Written task: Return each line of the material verbatim.

____________

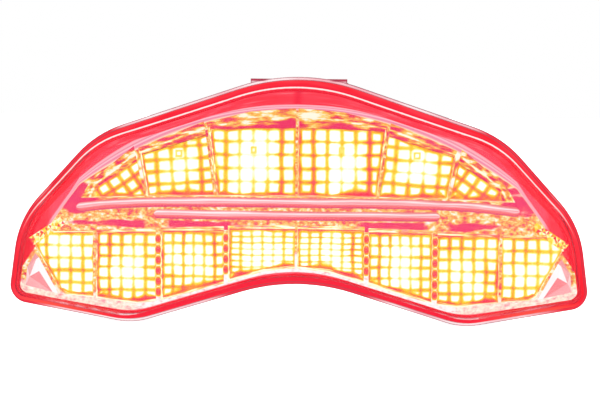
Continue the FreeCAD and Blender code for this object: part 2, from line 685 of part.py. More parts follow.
def export_boards():
    led_back_y = LED_BOARD_Y + BOARD_THICKNESS
    inside_y = BACK_Y - WALL
    spacers = both_sides(SPACERS)
    upper_holes = [(x, z) for x, z in spacers if z > 0]
    lower_holes = [(x, z) for x, z in spacers if z < 0]
    save("upper_led_board", make_board(mirrored(UPPER_BOARD), LED_BOARD_Y, upper_holes))
    save("lower_led_board", make_board(mirrored(LOWER_BOARD), LED_BOARD_Y, lower_holes))
    save("upper_leds", *[make_led(x, z) for x, z in both_sides(UPPER_LEDS)])
    save("lower_leds", *[make_led(x, z) for x, z in both_sides(LOWER_LEDS)])
    save("led_resistors", *[make_resistor(x, z) for x, z in resistor_places()])
    save("board_spacers", *[make_spacer(x, z, 6.0, led_back_y, inside_y) for x, z in spacers])
    front_head_y = LED_BOARD_Y - SCREW_HEAD_DEPTH
    save("led_board_screws", *[pan_screw(x, z, front_head_y, 6.0, 1) for x, z in spacers])
    rear_head_y = BACK_Y + SCREW_HEAD_DEPTH
    save("rear_screws", *[pan_screw(x, z, rear_head_y, 8.0, -1) for x, z in spacers])
    control_spacers = both_sides(CONTROL_SPACERS)
    corners = [
        (-CONTROL_HALF, CONTROL_TOP),
        (CONTROL_HALF, CONTROL_TOP),
        (CONTROL_HALF, CONTROL_BOTTOM),
        (-CONTROL_HALF, CONTROL_BOTTOM),
    ]
    control_back_y = CONTROL_BOARD_Y + BOARD_THICKNESS
    post_y = inside_y - 2.0
    save("control_board", make_board(corners, CONTROL_BOARD_Y, control_spacers))
    save(
        "control_board_spacers",
        *[make_spacer(x, z, 5.0, control_back_y, post_y) for x, z in control_spacers],
    )
    save(
        "control_board_screws",
        *[pan_screw(x, z, CONTROL_BOARD_Y - SCREW_HEAD_DEPTH, 5.0, 1) for x, z in control_spacers],
    )
    save("controller_chip", make_chip(-12.0, -4.0, 10.0, 4.0, 1.75, 7))
    save("driver_transistors", *[make_chip(x, -4.0, 6.5, 6.1, 2.3, 2) for x in (1.0, 10.0, 19.0)])
    save("input_diode", make_chip(-22.0, -12.0, 4.6, 2.7, 2.2, 1))
    save("smoothing_capacitor", make_capacitor(-22.0, 2.0))
    save("upper_link_header", make_link(8.0, 4))
    save("lower_link_header", make_link(-18.0, 4))
    save("harness_socket", make_harness_socket())


def export_all():
    save("lens", make_lens())
    save("lens_seal", make_seal())
    save("housing", make_housing())
    save("reflector_bezel", make_bezel())
    counts = {"upper": 0, "lower": 0}
    for row, floor, front in cells():
        counts[row] += 1
        save(row + "_optic_" + str(counts[row]), make_optic(floor))
    save("upper_trim_bar", make_bar(UPPER_BAR))
    save("lower_trim_bar", make_bar(LOWER_BAR))
    export_boards()
    save("mounting_stud_left", make_stud(-STUD_X))
    save("mounting_stud_right", make_stud(STUD_X))
    pad_hole = STUD_SHOULDER_RADIUS + STUD_HOLE_CLEARANCE
    pad_y = SEAT_Y - PAD_THICKNESS
    save("boss_pads", *[tube(x, STUD_Z, BOSS_RADIUS, pad_hole, pad_y, SEAT_Y) for x in (-STUD_X, STUD_X)])
    shelf_sides = (-SHELF_HOLE_X, SHELF_HOLE_X)
    save("shelf_grommets", *[make_shelf_grommet(x) for x in shelf_sides])
    save("shelf_sleeves", *[make_shelf_sleeve(x) for x in shelf_sides])
    well_head_y = WELL_FLOOR_Y + SCREW_HEAD_DEPTH
    wells = both_sides(BEZEL_SCREWS)
    save("bezel_screws", *[pan_screw(x, z, well_head_y, BEZEL_SCREW_LENGTH, -1) for x, z in wells])
    save("harness_grommet", make_grommet())
    save("vent_cap", make_vent_cap())
    membrane_y = BACK_Y - WALL
    save("vent_membrane", rod(VENT_X, VENT_Z, VENT_HOLE + 1.6, membrane_y - 1.3, membrane_y - 1.0))


export_all()
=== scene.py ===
import json
import math
import random

import bmesh
import bpy
from mathutils import Matrix, Vector, noise
from mathutils.bvhtree import BVHTree


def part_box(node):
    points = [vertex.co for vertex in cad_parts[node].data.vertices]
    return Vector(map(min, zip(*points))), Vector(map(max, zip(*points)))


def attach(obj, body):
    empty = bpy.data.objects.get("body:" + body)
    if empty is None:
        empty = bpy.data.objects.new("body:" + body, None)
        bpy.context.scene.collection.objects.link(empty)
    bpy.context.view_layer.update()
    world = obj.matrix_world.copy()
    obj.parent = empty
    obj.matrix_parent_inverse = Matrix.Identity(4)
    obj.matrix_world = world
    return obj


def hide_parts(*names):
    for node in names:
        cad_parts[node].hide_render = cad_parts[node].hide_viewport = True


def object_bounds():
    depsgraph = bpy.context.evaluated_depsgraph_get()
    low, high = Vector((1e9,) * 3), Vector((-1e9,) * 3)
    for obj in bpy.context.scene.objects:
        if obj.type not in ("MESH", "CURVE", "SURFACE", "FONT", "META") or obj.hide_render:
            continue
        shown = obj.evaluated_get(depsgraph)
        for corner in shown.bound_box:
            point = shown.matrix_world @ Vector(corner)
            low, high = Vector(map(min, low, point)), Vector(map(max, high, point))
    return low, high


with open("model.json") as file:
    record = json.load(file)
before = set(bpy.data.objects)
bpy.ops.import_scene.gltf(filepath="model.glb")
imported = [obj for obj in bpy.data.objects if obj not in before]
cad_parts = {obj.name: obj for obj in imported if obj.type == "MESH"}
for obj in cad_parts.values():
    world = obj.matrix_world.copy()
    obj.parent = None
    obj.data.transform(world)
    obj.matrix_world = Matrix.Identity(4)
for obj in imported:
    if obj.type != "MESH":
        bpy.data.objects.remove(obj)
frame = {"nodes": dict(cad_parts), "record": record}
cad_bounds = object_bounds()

NODES = frame["nodes"]
ROOT = "root"
MM = 0.001
# Rays from the front start here, and every ray reaches this far.
AHEAD_Y = -0.2
FAR = 1.0


def mm(*sizes):
    """Lengths in millimetres, in the frame's metres."""
    return tuple(size * MM for size in sizes)


# ---- View ----

VIEW_DISTANCE = 0.9
VIEW_AZIMUTH = math.radians(2.3)
VIEW_ELEVATION = math.radians(4.0)
VIEW_ROLL = math.radians(0.5)
SENSOR = 36.0
FRAME_WIDTH = 0.291
FRAME_CENTRE = Vector((0.001, -0.036, 0.0024))

# ---- Lens and bezel: how polygons are told apart, by depth and by the way they face ----

LENS_FACE_Y = -40.0 * MM
FACING = 0.93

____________

Solution for this problem:
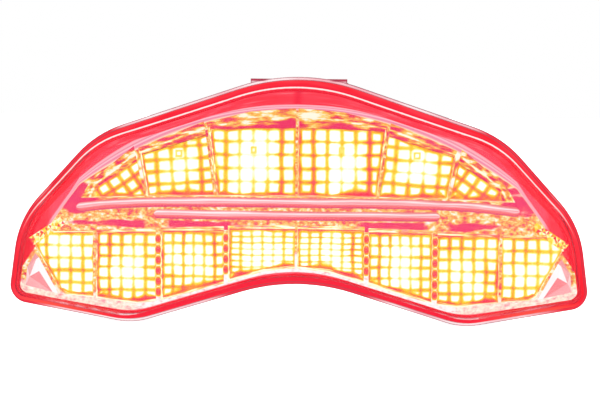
Continue the FreeCAD and Blender code for this object: part 2, from line 685 of part.py. More parts follow.
def export_boards():
    led_back_y = LED_BOARD_Y + BOARD_THICKNESS
    inside_y = BACK_Y - WALL
    spacers = both_sides(SPACERS)
    upper_holes = [(x, z) for x, z in spacers if z > 0]
    lower_holes = [(x, z) for x, z in spacers if z < 0]
    save("upper_led_board", make_board(mirrored(UPPER_BOARD), LED_BOARD_Y, upper_holes))
    save("lower_led_board", make_board(mirrored(LOWER_BOARD), LED_BOARD_Y, lower_holes))
    save("upper_leds", *[make_led(x, z) for x, z in both_sides(UPPER_LEDS)])
    save("lower_leds", *[make_led(x, z) for x, z in both_sides(LOWER_LEDS)])
    save("led_resistors", *[make_resistor(x, z) for x, z in resistor_places()])
    save("board_spacers", *[make_spacer(x, z, 6.0, led_back_y, inside_y) for x, z in spacers])
    front_head_y = LED_BOARD_Y - SCREW_HEAD_DEPTH
    save("led_board_screws", *[pan_screw(x, z, front_head_y, 6.0, 1) for x, z in spacers])
    rear_head_y = BACK_Y + SCREW_HEAD_DEPTH
    save("rear_screws", *[pan_screw(x, z, rear_head_y, 8.0, -1) for x, z in spacers])
    control_spacers = both_sides(CONTROL_SPACERS)
    corners = [
        (-CONTROL_HALF, CONTROL_TOP),
        (CONTROL_HALF, CONTROL_TOP),
        (CONTROL_HALF, CONTROL_BOTTOM),
        (-CONTROL_HALF, CONTROL_BOTTOM),
    ]
    control_back_y = CONTROL_BOARD_Y + BOARD_THICKNESS
    post_y = inside_y - 2.0
    save("control_board", make_board(corners, CONTROL_BOARD_Y, control_spacers))
    save(
        "control_board_spacers",
        *[make_spacer(x, z, 5.0, control_back_y, post_y) for x, z in control_spacers],
    )
    save(
        "control_board_screws",
        *[pan_screw(x, z, CONTROL_BOARD_Y - SCREW_HEAD_DEPTH, 5.0, 1) for x, z in control_spacers],
    )
    save("controller_chip", make_chip(-12.0, -4.0, 10.0, 4.0, 1.75, 7))
    save("driver_transistors", *[make_chip(x, -4.0, 6.5, 6.1, 2.3, 2) for x in (1.0, 10.0, 19.0)])
    save("input_diode", make_chip(-22.0, -12.0, 4.6, 2.7, 2.2, 1))
    save("smoothing_capacitor", make_capacitor(-22.0, 2.0))
    save("upper_link_header", make_link(8.0, 4))
    save("lower_link_header", make_link(-18.0, 4))
    save("harness_socket", make_harness_socket())


def export_all():
    save("lens", make_lens())
    save("lens_seal", make_seal())
    save("housing", make_housing())
    save("reflector_bezel", make_bezel())
    counts = {"upper": 0, "lower": 0}
    for row, floor, front in cells():
        counts[row] += 1
        save(row + "_optic_" + str(counts[row]), make_optic(floor))
    save("upper_trim_bar", make_bar(UPPER_BAR))
    save("lower_trim_bar", make_bar(LOWER_BAR))
    export_boards()
    save("mounting_stud_left", make_stud(-STUD_X))
    save("mounting_stud_right", make_stud(STUD_X))
    pad_hole = STUD_SHOULDER_RADIUS + STUD_HOLE_CLEARANCE
    pad_y = SEAT_Y - PAD_THICKNESS
    save("boss_pads", *[tube(x, STUD_Z, BOSS_RADIUS, pad_hole, pad_y, SEAT_Y) for x in (-STUD_X, STUD_X)])
    shelf_sides = (-SHELF_HOLE_X, SHELF_HOLE_X)
    save("shelf_grommets", *[make_shelf_grommet(x) for x in shelf_sides])
    save("shelf_sleeves", *[make_shelf_sleeve(x) for x in shelf_sides])
    well_head_y = WELL_FLOOR_Y + SCREW_HEAD_DEPTH
    wells = both_sides(BEZEL_SCREWS)
    save("bezel_screws", *[pan_screw(x, z, well_head_y, BEZEL_SCREW_LENGTH, -1) for x, z in wells])
    save("harness_grommet", make_grommet())
    save("vent_cap", make_vent_cap())
    membrane_y = BACK_Y - WALL
    save("vent_membrane", rod(VENT_X, VENT_Z, VENT_HOLE + 1.6, membrane_y - 1.3, membrane_y - 1.0))


export_all()
=== scene.py ===
import json
import math
import random

import bmesh
import bpy
from mathutils import Matrix, Vector, noise
from mathutils.bvhtree import BVHTree


def part_box(node):
    points = [vertex.co for vertex in cad_parts[node].data.vertices]
    return Vector(map(min, zip(*points))), Vector(map(max, zip(*points)))


def attach(obj, body):
    empty = bpy.data.objects.get("body:" + body)
    if empty is None:
        empty = bpy.data.objects.new("body:" + body, None)
        bpy.context.scene.collection.objects.link(empty)
    bpy.context.view_layer.update()
    world = obj.matrix_world.copy()
    obj.parent = empty
    obj.matrix_parent_inverse = Matrix.Identity(4)
    obj.matrix_world = world
    return obj


def hide_parts(*names):
    for node in names:
        cad_parts[node].hide_render = cad_parts[node].hide_viewport = True


def object_bounds():
    depsgraph = bpy.context.evaluated_depsgraph_get()
    low, high = Vector((1e9,) * 3), Vector((-1e9,) * 3)
    for obj in bpy.context.scene.objects:
        if obj.type not in ("MESH", "CURVE", "SURFACE", "FONT", "META") or obj.hide_render:
            continue
        shown = obj.evaluated_get(depsgraph)
        for corner in shown.bound_box:
            point = shown.matrix_world @ Vector(corner)
            low, high = Vector(map(min, low, point)), Vector(map(max, high, point))
    return low, high


with open("model.json") as file:
    record = json.load(file)
before = set(bpy.data.objects)
bpy.ops.import_scene.gltf(filepath="model.glb")
imported = [obj for obj in bpy.data.objects if obj not in before]
cad_parts = {obj.name: obj for obj in imported if obj.type == "MESH"}
for obj in cad_parts.values():
    world = obj.matrix_world.copy()
    obj.parent = None
    obj.data.transform(world)
    obj.matrix_world = Matrix.Identity(4)
for obj in imported:
    if obj.type != "MESH":
        bpy.data.objects.remove(obj)
frame = {"nodes": dict(cad_parts), "record": record}
cad_bounds = object_bounds()

NODES = frame["nodes"]
ROOT = "root"
MM = 0.001
# Rays from the front start here, and every ray reaches this far.
AHEAD_Y = -0.2
FAR = 1.0


def mm(*sizes):
    """Lengths in millimetres, in the frame's metres."""
    return tuple(size * MM for size in sizes)


# ---- View ----

VIEW_DISTANCE = 0.9
VIEW_AZIMUTH = math.radians(2.3)
VIEW_ELEVATION = math.radians(4.0)
VIEW_ROLL = math.radians(0.5)
SENSOR = 36.0
FRAME_WIDTH = 0.291
FRAME_CENTRE = Vector((0.001, -0.036, 0.0024))

# ---- Lens and bezel: how polygons are told apart, by depth and by the way they face ----

LENS_FACE_Y = -40.0 * MM
FACING = 0.93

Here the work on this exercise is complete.